Friday, February 5, 2016

Prayer is all we have

Most of us -- if we're lucky -- have friends or family members whose political and/or religious perspectives differ widely from our own.  The family members we deal with because they're family, but the friends, well -- they must have redeeming qualities or they wouldn't still be our friends.  Because it's sometimes very difficult to stay in relationship with them when they espouse ideas that are difficult for us to comprehend.

My Brother-From-Another-Planet is an old friend (and most BFAPs are, because paths so often diverge over the years, and as time goes on we tend to surround ourselves with like-minded folks) whom I first met when he was 19 and I was 31.  He was a little different, even then, but we shared a love for the Episcopal Church and a deep faith, and he was one of the first people I was ever able to safely get angry with. (As an only child, I learned early on that expressing anger ALWAYS meant getting punished, so I learned to keep quiet. Not a particularly useful skill in life).

So I was very fond of him, charmed by his love of all things church, and a little bemused when he decided the Episcopal Church wasn't sacred enough and became a Catholic.  It made sense, actually -- he was Italian after all, and loved the rituals, the vestments, the rules, the hierarchy; it all felt right to him.

Fast forward 30 years, over which we had pretty much lost contact, and then we rediscovered one another on facebook.  He had finally married, though too late to have kids, a lovely woman whom he adored, and seemed happy and fulfilled; I was delighted to meet up with him.  And then I realized he'd become a staunch conservative, and for some reason, tangled up with Obamacare, abortion, and the Catholic Church, he found President Obama to be an abhorrent individual.

In the beginning I made the mistake of getting into an argument with him.  Pages and pages of facebook monolog later we agreed to disagree.  I mostly kept my mouth shut after that, but there was one time he posted an inflammatory link condemning Obama for arriving 10 minutes late to a memorial service somewhere in Europe.  I tried a gentle chiding, just posted a comment that had his name with a period after it, sort of a honey-listen-to-yourself-you're-being-irrational kind of parental thing (I am still 12 years older than he is, after all).

But he reacted with a huge defensiveness so I engaged for a wee bit and then just left the argument.
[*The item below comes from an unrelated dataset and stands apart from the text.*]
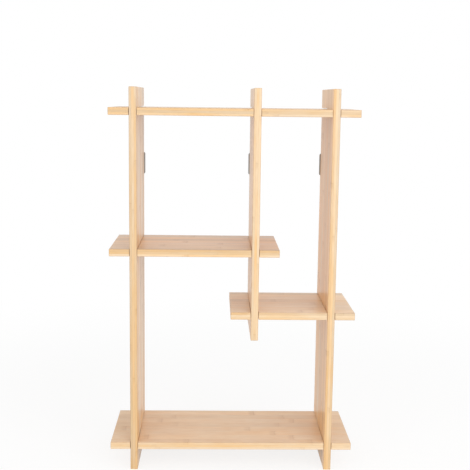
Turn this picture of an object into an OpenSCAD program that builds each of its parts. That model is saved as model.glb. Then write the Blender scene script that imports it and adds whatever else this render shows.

So now I'm in this space where I love the guy like a son -- still -- but I am deeply saddened by how gullible he is to those who get him riled up over stupid stuff.  And then, last night, he posted another one of those violently anti-Obama diatribes, only this one came with a horrible photograph of a burned baby; something about all these babies being burned and Obama doing nothing.

I confess I couldn't read the article: I am too confident of Obama's love for humanity to believe it's not a gross over-simplification of some decision he made that's been taken out of context. (How gullible am I, you might ask.) But it took me most of the night to get that image out of my head.  And I feel so helpless.

Part of me wants to research the problem, find out the truth of the matter, and convince him he's wrong.

Part of me wants to lambaste him for fouling the internet by forwarding on this crap.

Part of me wants to unfriend him, not because I don't love him anymore, but because this stuff is just too hard to see.

Part of me wonders what is the best course of action here -- kind of a what-would-Jesus-do thing. Because face it -- unless I do the research I can't really KNOW that what he posted is a horrible lie, which means anything I say is just me trying to get him to see that I'm right and he's wrong.

And part of me, faced with this awful photograph, which I'm still trying to erase from my brain, is trying to be grateful.  Because whether the story of Obama's failure is true or not, the fact is there are, somewhere, children being horribly burned, and I need both to know that and pray for the horrible state of the world, and I need to know that someone somewhere is deliberately poisoning the minds of some subset of the American people using classical advertising techniques; I need to pray for that, too.

It's important to have friends who see the world differently; we need all of us to give ourselves a complete picture of the world and what it's capable of.  But it sure isn't easy to be reminded of how helpless we really are.  I am so grateful for my faith: at times like this, prayer is all I have.

1 comment:

Jan Brown said...

Thanks for sharing this, Diane. Many of us have experienced something similar so it's good to have the benefit of your wisdom and insight. Best wishes from Canada.